AIM | Go from the first line to the line with "const rearFootDepth = 24;" and return those lines verbatim, ends included.

DATASET SECTION |
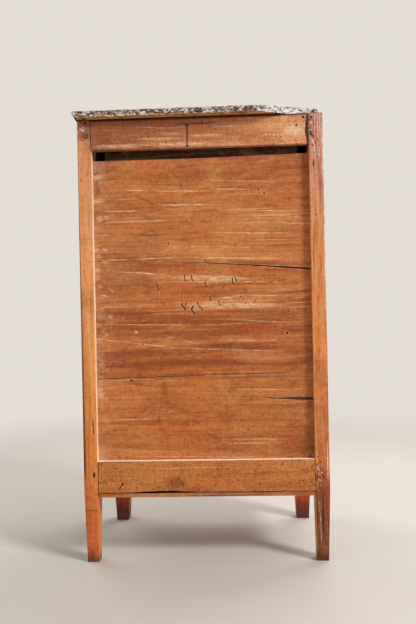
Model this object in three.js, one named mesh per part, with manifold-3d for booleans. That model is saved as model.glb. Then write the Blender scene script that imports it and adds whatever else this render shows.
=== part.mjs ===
// Small chest of four drawers with a marble top, on square tapered legs.
// Millimetres, +Z up. The drawers open towards -Y and the boarded back faces +Y.
// The origin is on the floor under the middle of the marble top.

import * as THREE from "three";
import { mergeVertices } from "three/addons/utils/BufferGeometryUtils.js";
import Module from "manifold-3d";

const wasm = await Module();
wasm.setup();

// Case, over the outer faces of the posts
const caseWidth = 500;
const caseDepth = 342;
const fit = 0.3; // clearance round tenons, tongues, tails and pins

// Posts: square above the taper, each running down into its own leg
const taperTop = 138;
const frontPostWidth = 46;
const frontPostDepth = 42;
const frontFootWidth = 32;
const frontFootDepth = 32;
const rearPostWidth = 28;
const rearPostDepth = 40;
const rearFootWidth = 23.3;
const rearFootDepth = 24;

// Rails between the posts
const railLift = 3; // from the top of the taper up to the rails
const topRailHeight = 61.6; // back and sides
const bottomRailHeight = 64.7; // back and sides
const backRailThickness = 22;
const sideRailThickness = 24;
const railShoulder = 12; // rail left above and below its tenon
const railTenonThickness = 8;
const backTenonLength = 18;
const mortiseWall = 4; // left between the side rails' mortises and the back rails

// Front rails and the dividers between the drawers
const frontTopRailHeight = 26;
const frontBottomRailRise = 26;
const dividerHeight = 20;
const frontTenonLength = 20;
const frontTenonThickness = 10;
const frontShoulder = 4;

// Openings for the drawers, from the top one down
const openingHeights = [147, 160, 169, 175];

// Side panels and the three shrunken boards of the back
const sidePanelThickness = 10;
const tongue = 7; // how far panels and boards enter their grooves
const backBoardThickness = 12;
const backBoardRecess = 13; // from the rear plane to the boards
const boardJoint = 0.4; // where two boards still meet
const openCrack = 3; // where the upper two have parted, at -X
const lowerBoardHeights = { left: 183.7, middle: 178.7, right: 175.1 };
const middleBoardHeights = { left: 206.8, middle: 231.6, right: 243.1 };
const upperBoardDrops = { left: 14.9, middle: 18.9, right: 18.2 }; // below the top rail
const splitHeight = 129; // of the split in the lower board, above its lower edge
const splitLength = 91.4;
const splitWidth = 2.6;

// Board under the case
const bottomBoardThickness = 8.8;
const bottomBoardGap = 0.6; // below the rails that it is nailed to
const bottomBoardSideInset = 3;
const bottomBoardNotch = 2; // clearance round the rear posts

// Runners with their guides, and the kickers over the top drawer
const runnerLap = 2; // how far a runner reaches in past the drawer side
const guideHeight = 20;
const kickerHeight = 20;

// Drawers
const frontGap = 1.5; // round each drawer front
const frontInset = 1; // drawer fronts behind the faces of the posts
const drawerFrontThickness = 20;
const frontLap = 6; // drawer front left in front of the tails
const drawerSideThickness = 11;
const drawerBackThickness = 10;
const drawerBottomThickness = 7;
const drawerBottomLift = 8;
const drawerTongue = 5;
const runningGap = 0.4; // under the drawer sides
const sideDrop = 4; // drawer sides below the top of the opening
const backDrop = 10; // drawer back below the top of the opening
const drawerRearSpace = 43; // from the drawer back to the rear plane
const tailPitch = 46;
const tailWidth = 20;
const tailFlare = 3;

// Drop-ring pulls
const plateRadius = 16;
const plateThickness = 1.6;
const bossRadius = 6.5;
const bossRise = 1.2;
const pullRise = 12; // of the plate above the middle of the drawer front
const ringRadius = 17; // to the middle of the ring's wire
const ringWire = 2.1;
const ringStandoff = 3.5; // from the plate to the middle of the wire
const eyeWall = 2;
const eyeLength = 6;
const eyeClearance = 0.7;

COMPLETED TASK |
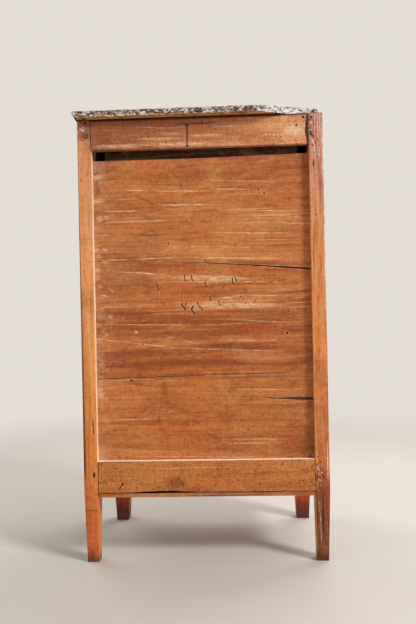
Model this object in three.js, one named mesh per part, with manifold-3d for booleans. That model is saved as model.glb. Then write the Blender scene script that imports it and adds whatever else this render shows.
=== part.mjs ===
// Small chest of four drawers with a marble top, on square tapered legs.
// Millimetres, +Z up. The drawers open towards -Y and the boarded back faces +Y.
// The origin is on the floor under the middle of the marble top.

import * as THREE from "three";
import { mergeVertices } from "three/addons/utils/BufferGeometryUtils.js";
import Module from "manifold-3d";

const wasm = await Module();
wasm.setup();

// Case, over the outer faces of the posts
const caseWidth = 500;
const caseDepth = 342;
const fit = 0.3; // clearance round tenons, tongues, tails and pins

// Posts: square above the taper, each running down into its own leg
const taperTop = 138;
const frontPostWidth = 46;
const frontPostDepth = 42;
const frontFootWidth = 32;
const frontFootDepth = 32;
const rearPostWidth = 28;
const rearPostDepth = 40;
const rearFootWidth = 23.3;
const rearFootDepth = 24;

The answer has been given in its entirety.